Professor Ioannis Lianos, Professor of Global Competition Law and Public Policy at UCL Laws, is a contributing editor for a book on Regulating Blockchain. 

Less than a decade after the Financial Crisis, we are witnessing the fast emergence of a new financial order driven by three different, yet interconnected, dynamics: first, the rapid application of technology - such as big data, machine learning, and distributed computing - to banking, lending, and investing, in particular with the emergence of virtual currencies and digital finance; second, a disintermediation fuelled by the rise of peer-to-peer lending platforms and crowd investment which challenge the traditional banking model and may, over time, lead to a transformation of the way both retail and corporate customers bank; and, third, a tendency of de-bureaucratisation under which new platforms and technologies challenge established organisational patterns that regulate finance and manage the money supply.
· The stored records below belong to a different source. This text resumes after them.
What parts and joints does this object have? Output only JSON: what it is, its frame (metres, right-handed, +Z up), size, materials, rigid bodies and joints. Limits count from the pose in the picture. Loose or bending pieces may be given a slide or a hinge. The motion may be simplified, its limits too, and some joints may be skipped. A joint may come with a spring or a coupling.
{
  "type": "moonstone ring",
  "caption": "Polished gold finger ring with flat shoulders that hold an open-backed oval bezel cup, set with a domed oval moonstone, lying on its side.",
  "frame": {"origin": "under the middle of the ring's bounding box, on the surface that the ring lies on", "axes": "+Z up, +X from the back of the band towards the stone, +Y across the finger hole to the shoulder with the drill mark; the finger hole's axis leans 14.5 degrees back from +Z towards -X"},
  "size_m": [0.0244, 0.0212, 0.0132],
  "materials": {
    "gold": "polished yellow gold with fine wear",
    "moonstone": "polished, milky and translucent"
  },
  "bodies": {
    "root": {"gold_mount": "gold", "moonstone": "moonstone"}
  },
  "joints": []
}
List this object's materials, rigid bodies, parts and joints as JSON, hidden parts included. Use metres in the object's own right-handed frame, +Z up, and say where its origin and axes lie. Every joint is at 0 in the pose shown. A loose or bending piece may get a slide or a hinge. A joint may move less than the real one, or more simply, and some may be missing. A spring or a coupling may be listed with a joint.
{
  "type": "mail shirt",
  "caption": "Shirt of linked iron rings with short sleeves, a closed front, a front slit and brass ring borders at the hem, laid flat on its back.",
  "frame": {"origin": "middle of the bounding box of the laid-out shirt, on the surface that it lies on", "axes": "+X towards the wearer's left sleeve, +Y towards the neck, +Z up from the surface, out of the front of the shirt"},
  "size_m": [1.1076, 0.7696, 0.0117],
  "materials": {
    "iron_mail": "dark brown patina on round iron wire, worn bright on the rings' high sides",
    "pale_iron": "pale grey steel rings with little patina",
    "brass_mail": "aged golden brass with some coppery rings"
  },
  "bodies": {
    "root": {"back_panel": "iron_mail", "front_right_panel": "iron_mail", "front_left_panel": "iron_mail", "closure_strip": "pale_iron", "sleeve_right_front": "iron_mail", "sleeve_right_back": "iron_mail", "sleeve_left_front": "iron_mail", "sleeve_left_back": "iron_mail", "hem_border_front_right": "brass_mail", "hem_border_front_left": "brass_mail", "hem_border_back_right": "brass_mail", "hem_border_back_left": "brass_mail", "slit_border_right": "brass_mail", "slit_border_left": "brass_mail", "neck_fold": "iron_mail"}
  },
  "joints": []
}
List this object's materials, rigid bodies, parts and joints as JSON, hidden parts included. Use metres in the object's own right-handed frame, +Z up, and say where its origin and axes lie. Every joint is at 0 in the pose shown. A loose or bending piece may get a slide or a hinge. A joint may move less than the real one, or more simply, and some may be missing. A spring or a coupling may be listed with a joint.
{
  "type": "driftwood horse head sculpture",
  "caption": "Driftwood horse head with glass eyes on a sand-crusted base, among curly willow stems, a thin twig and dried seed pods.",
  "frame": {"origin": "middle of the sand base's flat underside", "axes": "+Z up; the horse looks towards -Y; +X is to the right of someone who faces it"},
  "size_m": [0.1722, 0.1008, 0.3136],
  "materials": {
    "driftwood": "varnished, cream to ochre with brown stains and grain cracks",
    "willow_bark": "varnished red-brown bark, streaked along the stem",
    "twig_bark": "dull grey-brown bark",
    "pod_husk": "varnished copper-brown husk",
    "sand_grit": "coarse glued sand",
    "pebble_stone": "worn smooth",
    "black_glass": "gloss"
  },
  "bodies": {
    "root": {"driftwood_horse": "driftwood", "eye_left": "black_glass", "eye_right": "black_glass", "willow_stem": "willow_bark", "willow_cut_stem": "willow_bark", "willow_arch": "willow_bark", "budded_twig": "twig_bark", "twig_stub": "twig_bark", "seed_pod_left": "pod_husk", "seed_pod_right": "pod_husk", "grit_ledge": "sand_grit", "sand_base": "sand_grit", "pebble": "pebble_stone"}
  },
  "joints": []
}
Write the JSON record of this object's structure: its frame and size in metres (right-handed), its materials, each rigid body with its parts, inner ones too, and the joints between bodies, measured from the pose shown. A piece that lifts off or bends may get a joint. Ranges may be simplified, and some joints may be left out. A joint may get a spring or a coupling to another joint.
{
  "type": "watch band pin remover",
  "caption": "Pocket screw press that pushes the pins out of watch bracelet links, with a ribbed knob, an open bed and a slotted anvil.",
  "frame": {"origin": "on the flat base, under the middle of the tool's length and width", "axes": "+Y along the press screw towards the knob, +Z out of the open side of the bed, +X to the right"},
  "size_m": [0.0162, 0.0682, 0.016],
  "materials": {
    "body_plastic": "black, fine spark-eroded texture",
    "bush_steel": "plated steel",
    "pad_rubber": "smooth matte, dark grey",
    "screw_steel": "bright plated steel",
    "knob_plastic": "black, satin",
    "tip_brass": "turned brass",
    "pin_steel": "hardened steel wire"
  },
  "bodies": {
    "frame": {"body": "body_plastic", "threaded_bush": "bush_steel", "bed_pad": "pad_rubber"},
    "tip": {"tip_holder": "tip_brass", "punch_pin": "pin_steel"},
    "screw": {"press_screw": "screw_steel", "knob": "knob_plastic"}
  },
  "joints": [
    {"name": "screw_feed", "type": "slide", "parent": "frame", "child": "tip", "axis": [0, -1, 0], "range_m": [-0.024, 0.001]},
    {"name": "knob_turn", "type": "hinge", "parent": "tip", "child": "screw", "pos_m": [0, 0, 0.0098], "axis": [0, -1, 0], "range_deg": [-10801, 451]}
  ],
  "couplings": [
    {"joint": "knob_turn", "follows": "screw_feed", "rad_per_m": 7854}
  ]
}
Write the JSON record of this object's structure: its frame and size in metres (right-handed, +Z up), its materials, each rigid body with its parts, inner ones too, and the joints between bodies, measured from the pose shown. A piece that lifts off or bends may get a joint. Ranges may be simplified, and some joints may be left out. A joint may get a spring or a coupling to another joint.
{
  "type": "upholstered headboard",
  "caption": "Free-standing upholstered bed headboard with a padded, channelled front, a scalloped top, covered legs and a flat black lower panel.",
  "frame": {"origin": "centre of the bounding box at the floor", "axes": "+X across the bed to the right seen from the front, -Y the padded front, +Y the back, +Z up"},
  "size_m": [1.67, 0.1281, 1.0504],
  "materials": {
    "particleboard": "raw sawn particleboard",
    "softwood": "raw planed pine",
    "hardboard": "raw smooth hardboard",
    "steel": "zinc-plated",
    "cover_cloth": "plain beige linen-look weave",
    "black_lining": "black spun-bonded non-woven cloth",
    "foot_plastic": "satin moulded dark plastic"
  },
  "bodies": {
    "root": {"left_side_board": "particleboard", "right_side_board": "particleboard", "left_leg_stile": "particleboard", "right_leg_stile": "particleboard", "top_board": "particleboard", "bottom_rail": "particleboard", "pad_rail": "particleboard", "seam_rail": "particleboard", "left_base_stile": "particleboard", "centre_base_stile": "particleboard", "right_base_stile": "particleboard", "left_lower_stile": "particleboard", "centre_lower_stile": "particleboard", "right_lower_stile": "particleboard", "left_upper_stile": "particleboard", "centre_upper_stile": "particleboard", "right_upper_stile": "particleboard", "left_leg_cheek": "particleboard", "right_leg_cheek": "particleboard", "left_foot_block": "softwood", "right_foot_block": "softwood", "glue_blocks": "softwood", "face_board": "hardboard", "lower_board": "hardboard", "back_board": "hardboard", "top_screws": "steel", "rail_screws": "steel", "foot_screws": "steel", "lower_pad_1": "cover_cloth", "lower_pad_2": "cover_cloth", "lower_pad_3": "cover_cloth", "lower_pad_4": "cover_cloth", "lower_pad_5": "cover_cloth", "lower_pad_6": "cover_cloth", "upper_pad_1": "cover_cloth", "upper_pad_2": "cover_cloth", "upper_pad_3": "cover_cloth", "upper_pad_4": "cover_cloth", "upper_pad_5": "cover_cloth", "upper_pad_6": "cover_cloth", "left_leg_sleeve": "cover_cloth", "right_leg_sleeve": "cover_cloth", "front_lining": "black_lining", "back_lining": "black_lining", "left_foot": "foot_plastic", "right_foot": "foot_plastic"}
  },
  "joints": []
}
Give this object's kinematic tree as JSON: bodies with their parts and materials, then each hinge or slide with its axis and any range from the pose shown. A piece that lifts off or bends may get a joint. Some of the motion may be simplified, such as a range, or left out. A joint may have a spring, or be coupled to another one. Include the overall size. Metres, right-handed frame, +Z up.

These changes are to a significant degree driven by the development of blockchain technology. The aim of this book is to understand the technological and business potential of the blockchain technology and to reflect on its legal challenges. The book mainly focuses on the challenges blockchain technology has so far faced in its first application in the areas of virtual money and finance, as well as those that it will inevitably face (and is partially already facing, as the SEC Investigative Report of June 2017 and an ongoing SEC securities fraud investigation show) as its domain of application expands in other fields of economic activity such as smart contracts and initial coin offerings. The book provides an unparalleled critical analysis of the disruptive potential of this technology for the economy and the legal system and contributes to current thinking on the role of law in harvesting and shaping innovation.

Professor Lianos contributed with the last part of the book exploring, for the first time, the challenges of enforcing competition law to blockchain and the way this technology transforms the competitive game in the digital economy.